Supreme Court of Utah.
May 21, 1973.
Carl J. Nemelka, Salt Lake County Atty., John G. Avery, Deputy County Atty., Salt Lake City, for plaintiff.
Vernon B. Romney, Atty. Gen., Veri R. Topham, G. Blaine Davis, Asst. Attys. Gen., Salt Lake City, for defendants.
John Crawford Jr., Ralph M. Kirsch, Salt Lake City, for Mountain Fuel Supply Co.

Opinion:
HENRIOD, Justice:
Review of the Commission's order granting rate increases to Mountain Fuel Supply, a local gas-dispensing utility, which increases were allocable to industrial and general consumers (such as residential) on a percentage formula basis. Affirmed.
The application sought the increase as to industrial users only. After a flood of protests from the industrial users and a record of about 2500 pages having to do with gas reserves, diminishing sources of supply, etc., the Commission approved the rates requested but expanded the base not only to include general consumer participation (about $5.61 per consumer per year), but to exact an additional $1,400,000 from the consumers by raising the rates. This was done after the protests and after other hearings and after the Commission, in the interim had given adequate notice that general consumers' rates would be an issue at a hearing before the order finally would be entered.
We think that under the particular facts of this case, where no one seemed to be victim of surprise, the Commission acted within its statutory sanction and that it represented a respectable employment of foresight in protecting consumers in the foreseeable future. Viewed realistically in an atmosphere of threatened exhaustion of fuel supplies, coupled with an increasing demand for energy in an expanding economy, the Commission's action seems to have been both reasonable and authoritative, if unassailable on account of possible constitutional interdictions anent due process.
The nub of this case is whether the Commission arrived at its destination via the constitutional route of due process (or by the suggested collusive route of preferential treatment), with the minimal essentials of due process, including satisfactory notice.
Roughly, the plaintiff here, — and we say this advisedly, — says the Commission did not treat it with purity attributed to the Constitution, but with collusion that rendered suspect its decision and procedure. We do not share the innuendo.
Plaintiff says the Commission acted unconstitutionally because: 1) of failure to give proper notice or have a hearing on the rate increase imposed on the general consumers; 2) it acted on a matter not before it; 3) it granted, without request, a $1,400,000 gratuity, and 4) it erred in a) not granting a continuance, b) not severing the cause and c) in shifting the rate load from one category to another.
We think it not unreasonable to suggest that all of the points on appeal in the last analysis merge in the first point, — -alleged denial of due process. It is significant in this respect, that the county appeared as a user and not as a representative of a class, —also that a lawyer representing a general consumer organization and an individual representing himself as a consumer, did not appeal. Nor did any of the 15 or more protestants. This would seem to narrow the issue to one: Did the county, through counsel, have notice, knowledge or a reasonable acquaintance of what was going on to satisfy the due process requirements of Art. 1, Sec. 7, Utah Constitution, and/or the 14th Amendment of the U. S. Constitution?

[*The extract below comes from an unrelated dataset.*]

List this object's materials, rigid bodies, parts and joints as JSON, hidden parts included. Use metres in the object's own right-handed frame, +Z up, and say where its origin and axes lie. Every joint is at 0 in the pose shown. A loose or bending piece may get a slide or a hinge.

We think the plaintiff hardly can complain of surprise or lack of notice. The record abounds with facts reflecting that it knew what was astiring, and when, where and why it was. Opportunity to examine everything, cross-examine anyone and otherwise to become autoptic in this case, after its intervention, was granted. It absented itself from some of the hearings, and later, with permission, walked out of the last it attended, with the urgence of the Commission that counsel's body might repose in absentia, but the county's body politic still occupied a ringside seat in this encounter. Since plaintiff intervened, it was particeps at all times,' — and actually, before its counsel's departure it joined in a pleading asking for the very re-allocation which it now negates.

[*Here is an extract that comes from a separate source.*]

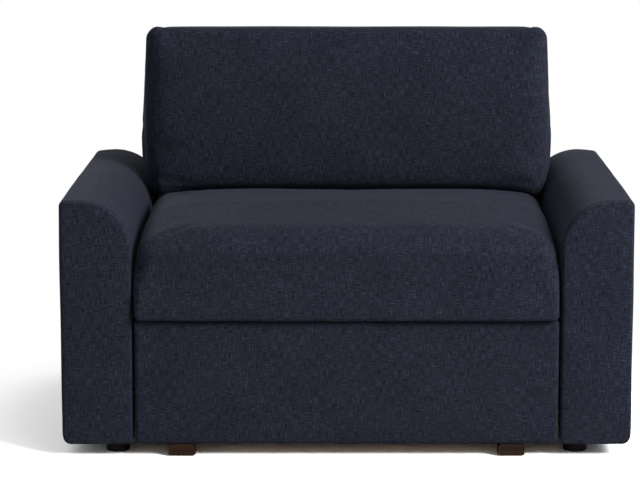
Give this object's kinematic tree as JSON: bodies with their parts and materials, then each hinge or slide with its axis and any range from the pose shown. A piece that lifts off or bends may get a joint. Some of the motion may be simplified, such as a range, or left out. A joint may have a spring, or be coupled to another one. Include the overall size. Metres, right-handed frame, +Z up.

After several hearings, and motions, and services of notices and publications and after notice given of general users' proposed inclusion in any rate increase, a final hearing resulted in resolving the questioned allocation of rates complained of here. So far as this record is concerned, we think that fair and ample notice was afforded to plaintiff. No one else has objected to that notice or the hearing or the result thereof save the plaintiff, that, having an opportunity to have done so, neither presented any evidence supporting its position, nor advanced any meaningful effort to. cross-examine anyone.
There may have been some infirmities in the procedure here, but none that were not healed by continued hearings conducted after adequate notices given. There was no element of surprise to plaintiff, who entered this matter as an intervenor early, as a user and not as a champion for someone else, and left early without any subsequent participation in this case. To have dismissed the application as requested and to have required a repetition of this case, where everyone had notice of the general consumers' participation in the rate increase, would appear to be a rather useless and unproductive employment of the fact finder's function, based on the request of but one user that, having been given the opportunity to present its substantive, rather than technical case, didn't.
CALLISTER, C. J., and ELLETT and TUCKETT, JJ., concur.
. Title 54-1-4, Utah Code Annotated 1953.